→ **Given problem**: Reproduce all of the material exactly as shown.

(Source records)

▼

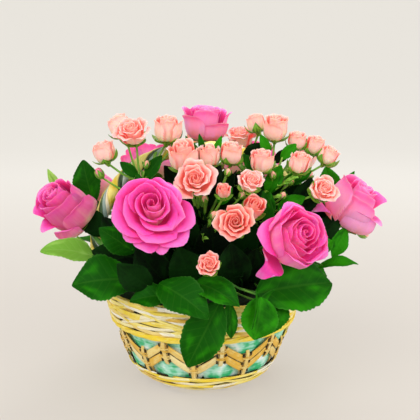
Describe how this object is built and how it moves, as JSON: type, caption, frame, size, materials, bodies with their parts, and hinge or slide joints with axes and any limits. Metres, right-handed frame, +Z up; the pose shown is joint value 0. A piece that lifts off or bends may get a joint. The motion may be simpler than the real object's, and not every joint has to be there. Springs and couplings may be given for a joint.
{
  "type": "flower basket arrangement",
  "caption": "Round splint basket with an arched wrapped handle, filled with hot pink roses, salmon spray roses and leafy stems that stand in flower foam",
  "frame": {"origin": "middle of the flat underside of the basket, on the surface that it stands on", "axes": "+Z up through the basket and the handle, +X to the right along the width, -Y to the front seen in the picture"},
  "size_m": [0.3267, 0.2598, 0.2594],
  "materials": {
    "hot_pink_petals": "soft satin petals, vivid pink with paler lilac rims",
    "salmon_petals": "soft matt petals, peach pink with coral hearts",
    "rose_leaves": "glossy dark green leaf with fine veins",
    "spray_greens": "satin light green stems and sepals",
    "natural_splints": "raw wheat-coloured wood splint",
    "yellow_splints": "yellow dyed wood splint, satin",
    "golden_splints": "golden wood splint, satin",
    "shaving_ribbon": "turquoise green and white streaked wood shaving",
    "wet_foam": "matt dark green wet floral foam"
  },
  "bodies": {
    "root": {"rose_front_left": "hot_pink_petals", "rose_front_right": "hot_pink_petals", "rose_left": "hot_pink_petals", "rose_right": "hot_pink_petals", "rose_top": "hot_pink_petals", "rose_back_left": "hot_pink_petals", "rose_back_right": "hot_pink_petals", "rose_back_low": "hot_pink_petals", "rose_back_side": "hot_pink_petals", "stem_rose_front_left": "rose_leaves", "stem_rose_front_right": "rose_leaves", "stem_rose_left": "rose_leaves", "stem_rose_right": "rose_leaves", "stem_rose_top": "rose_leaves", "stem_rose_back_left": "rose_leaves", "stem_rose_back_right": "rose_leaves", "stem_rose_back_low": "rose_leaves", "stem_rose_back_side": "rose_leaves", "spray_rose_left_back": "salmon_petals", "spray_rose_left_tall": "salmon_petals", "spray_rose_left_side": "salmon_petals", "spray_rose_left_high": "salmon_petals", "spray_rose_middle_left": "salmon_petals", "spray_rose_middle": "salmon_petals", "spray_rose_middle_right": "salmon_petals", "spray_rose_front_open": "salmon_petals", "spray_rose_front_small": "salmon_petals", "spray_rose_front_round": "salmon_petals", "spray_rose_front_behind": "salmon_petals", "spray_rose_front_low": "salmon_petals", "spray_rose_right_front": "salmon_petals", "spray_rose_right_banded": "salmon_petals", "spray_rose_right_high": "salmon_petals", "spray_rose_right_tall": "salmon_petals", "spray_rose_right_upper": "salmon_petals", "spray_rose_right_edge": "salmon_petals", "spray_rose_right_inner": "salmon_petals", "spray_rose_right_open": "salmon_petals", "spray_rose_high_flat": "salmon_petals", "spray_rose_high_pale": "salmon_petals", "spray_rose_back_side": "salmon_petals", "spray_rose_back_edge": "salmon_petals", "spray_rose_back_left": "salmon_petals", "spray_rose_back_high": "salmon_petals", "spray_rose_back_right": "salmon_petals", "spray_stem_left": "spray_greens", "spray_stem_middle": "spray_greens", "spray_stem_right": "spray_greens", "spray_stem_high": "spray_greens", "spray_stem_back": "spray_greens", "leafy_stem_front": "rose_leaves", "basket_foot_and_stakes": "natural_splints", "basket_upper_border": "yellow_splints", "basket_band": "yellow_splints", "basket_zigzag_upper": "golden_splints", "basket_zigzag_lower": "golden_splints", "basket_ribbon_lining": "shaving_ribbon", "flower_foam": "wet_foam", "handle_hoop": "natural_splints", "handle_wrapping": "yellow_splints"}
  },
  "joints": []
}
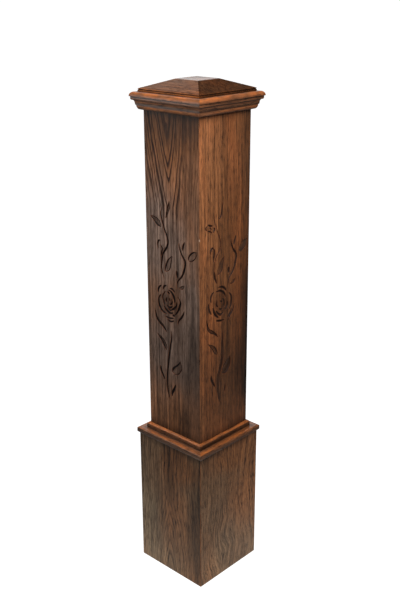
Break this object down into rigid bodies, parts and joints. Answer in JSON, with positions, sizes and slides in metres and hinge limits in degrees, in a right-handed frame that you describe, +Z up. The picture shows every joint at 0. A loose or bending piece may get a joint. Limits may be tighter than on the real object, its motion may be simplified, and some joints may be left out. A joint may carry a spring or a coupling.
{
  "type": "newel post",
  "caption": "Square boxed newel post of dark stained wood with an incised climbing rose on its faces, a boarded foot, moulded collar and low pyramid cap.",
  "frame": {"origin": "middle of the foot's underside, on the floor", "axes": "+Z up the post; -Y out of the front carved face, +X out of the right carved face"},
  "size_m": [0.2128, 0.2128, 1.2017],
  "materials": {
    "stained_oak": "dark red-brown stain under satin varnish, open grain"
  },
  "bodies": {
    "root": {"shaft_board_front": "stained_oak", "shaft_board_right": "stained_oak", "shaft_board_back": "stained_oak", "shaft_board_left": "stained_oak", "base_board_front": "stained_oak", "base_board_right": "stained_oak", "base_board_back": "stained_oak", "base_board_left": "stained_oak", "shelf_moulding_front": "stained_oak", "shelf_moulding_right": "stained_oak", "shelf_moulding_back": "stained_oak", "shelf_moulding_left": "stained_oak", "bead_moulding_front": "stained_oak", "bead_moulding_right": "stained_oak", "bead_moulding_back": "stained_oak", "bead_moulding_left": "stained_oak", "bed_moulding_front": "stained_oak", "bed_moulding_right": "stained_oak", "bed_moulding_back": "stained_oak", "bed_moulding_left": "stained_oak", "collar_front": "stained_oak", "collar_right": "stained_oak", "collar_back": "stained_oak", "collar_left": "stained_oak", "cap_block": "stained_oak"}
  },
  "joints": []
}
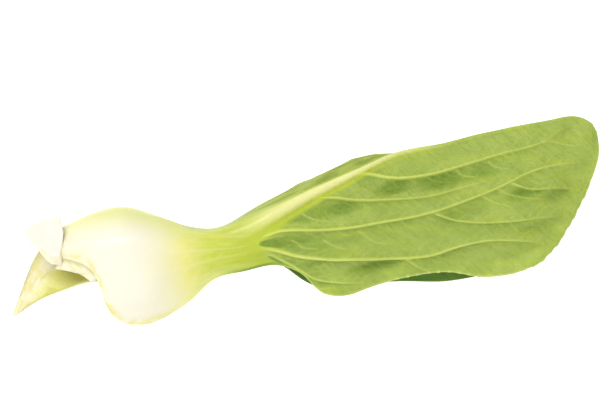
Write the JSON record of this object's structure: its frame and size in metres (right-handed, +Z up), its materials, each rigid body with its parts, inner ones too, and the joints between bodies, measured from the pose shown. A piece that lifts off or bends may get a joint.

▲

→ **Correct answer**:
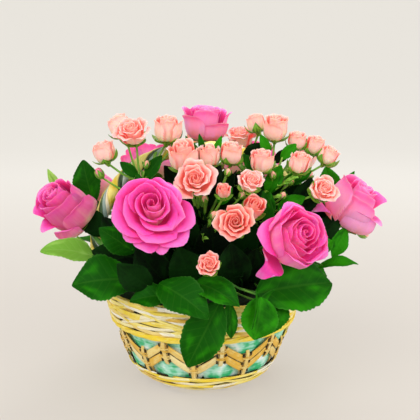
Describe how this object is built and how it moves, as JSON: type, caption, frame, size, materials, bodies with their parts, and hinge or slide joints with axes and any limits. Metres, right-handed frame, +Z up; the pose shown is joint value 0. A piece that lifts off or bends may get a joint. The motion may be simpler than the real object's, and not every joint has to be there. Springs and couplings may be given for a joint.
{
  "type": "flower basket arrangement",
  "caption": "Round splint basket with an arched wrapped handle, filled with hot pink roses, salmon spray roses and leafy stems that stand in flower foam",
  "frame": {"origin": "middle of the flat underside of the basket, on the surface that it stands on", "axes": "+Z up through the basket and the handle, +X to the right along the width, -Y to the front seen in the picture"},
  "size_m": [0.3267, 0.2598, 0.2594],
  "materials": {
    "hot_pink_petals": "soft satin petals, vivid pink with paler lilac rims",
    "salmon_petals": "soft matt petals, peach pink with coral hearts",
    "rose_leaves": "glossy dark green leaf with fine veins",
    "spray_greens": "satin light green stems and sepals",
    "natural_splints": "raw wheat-coloured wood splint",
    "yellow_splints": "yellow dyed wood splint, satin",
    "golden_splints": "golden wood splint, satin",
    "shaving_ribbon": "turquoise green and white streaked wood shaving",
    "wet_foam": "matt dark green wet floral foam"
  },
  "bodies": {
    "root": {"rose_front_left": "hot_pink_petals", "rose_front_right": "hot_pink_petals", "rose_left": "hot_pink_petals", "rose_right": "hot_pink_petals", "rose_top": "hot_pink_petals", "rose_back_left": "hot_pink_petals", "rose_back_right": "hot_pink_petals", "rose_back_low": "hot_pink_petals", "rose_back_side": "hot_pink_petals", "stem_rose_front_left": "rose_leaves", "stem_rose_front_right": "rose_leaves", "stem_rose_left": "rose_leaves", "stem_rose_right": "rose_leaves", "stem_rose_top": "rose_leaves", "stem_rose_back_left": "rose_leaves", "stem_rose_back_right": "rose_leaves", "stem_rose_back_low": "rose_leaves", "stem_rose_back_side": "rose_leaves", "spray_rose_left_back": "salmon_petals", "spray_rose_left_tall": "salmon_petals", "spray_rose_left_side": "salmon_petals", "spray_rose_left_high": "salmon_petals", "spray_rose_middle_left": "salmon_petals", "spray_rose_middle": "salmon_petals", "spray_rose_middle_right": "salmon_petals", "spray_rose_front_open": "salmon_petals", "spray_rose_front_small": "salmon_petals", "spray_rose_front_round": "salmon_petals", "spray_rose_front_behind": "salmon_petals", "spray_rose_front_low": "salmon_petals", "spray_rose_right_front": "salmon_petals", "spray_rose_right_banded": "salmon_petals", "spray_rose_right_high": "salmon_petals", "spray_rose_right_tall": "salmon_petals", "spray_rose_right_upper": "salmon_petals", "spray_rose_right_edge": "salmon_petals", "spray_rose_right_inner": "salmon_petals", "spray_rose_right_open": "salmon_petals", "spray_rose_high_flat": "salmon_petals", "spray_rose_high_pale": "salmon_petals", "spray_rose_back_side": "salmon_petals", "spray_rose_back_edge": "salmon_petals", "spray_rose_back_left": "salmon_petals", "spray_rose_back_high": "salmon_petals", "spray_rose_back_right": "salmon_petals", "spray_stem_left": "spray_greens", "spray_stem_middle": "spray_greens", "spray_stem_right": "spray_greens", "spray_stem_high": "spray_greens", "spray_stem_back": "spray_greens", "leafy_stem_front": "rose_leaves", "basket_foot_and_stakes": "natural_splints", "basket_upper_border": "yellow_splints", "basket_band": "yellow_splints", "basket_zigzag_upper": "golden_splints", "basket_zigzag_lower": "golden_splints", "basket_ribbon_lining": "shaving_ribbon", "flower_foam": "wet_foam", "handle_hoop": "natural_splints", "handle_wrapping": "yellow_splints"}
  },
  "joints": []
}
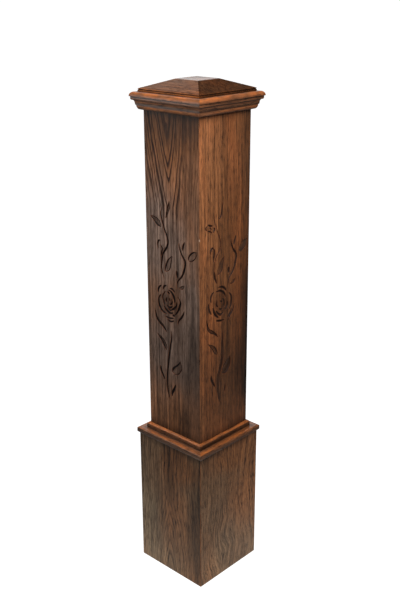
Break this object down into rigid bodies, parts and joints. Answer in JSON, with positions, sizes and slides in metres and hinge limits in degrees, in a right-handed frame that you describe, +Z up. The picture shows every joint at 0. A loose or bending piece may get a joint. Limits may be tighter than on the real object, its motion may be simplified, and some joints may be left out. A joint may carry a spring or a coupling.
{
  "type": "newel post",
  "caption": "Square boxed newel post of dark stained wood with an incised climbing rose on its faces, a boarded foot, moulded collar and low pyramid cap.",
  "frame": {"origin": "middle of the foot's underside, on the floor", "axes": "+Z up the post; -Y out of the front carved face, +X out of the right carved face"},
  "size_m": [0.2128, 0.2128, 1.2017],
  "materials": {
    "stained_oak": "dark red-brown stain under satin varnish, open grain"
  },
  "bodies": {
    "root": {"shaft_board_front": "stained_oak", "shaft_board_right": "stained_oak", "shaft_board_back": "stained_oak", "shaft_board_left": "stained_oak", "base_board_front": "stained_oak", "base_board_right": "stained_oak", "base_board_back": "stained_oak", "base_board_left": "stained_oak", "shelf_moulding_front": "stained_oak", "shelf_moulding_right": "stained_oak", "shelf_moulding_back": "stained_oak", "shelf_moulding_left": "stained_oak", "bead_moulding_front": "stained_oak", "bead_moulding_right": "stained_oak", "bead_moulding_back": "stained_oak", "bead_moulding_left": "stained_oak", "bed_moulding_front": "stained_oak", "bed_moulding_right": "stained_oak", "bed_moulding_back": "stained_oak", "bed_moulding_left": "stained_oak", "collar_front": "stained_oak", "collar_right": "stained_oak", "collar_back": "stained_oak", "collar_left": "stained_oak", "cap_block": "stained_oak"}
  },
  "joints": []
}
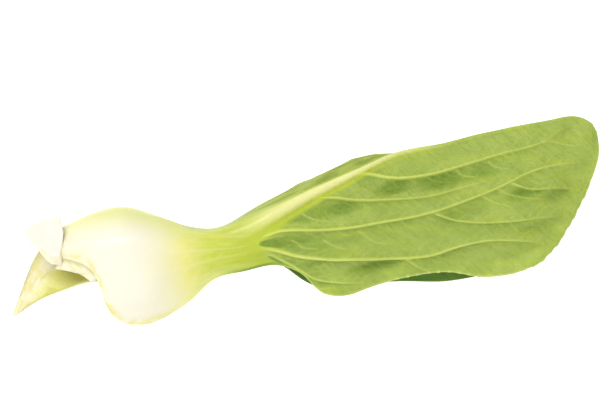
Write the JSON record of this object's structure: its frame and size in metres (right-handed, +Z up), its materials, each rigid body with its parts, inner ones too, and the joints between bodies, measured from the pose shown. A piece that lifts off or bends may get a joint.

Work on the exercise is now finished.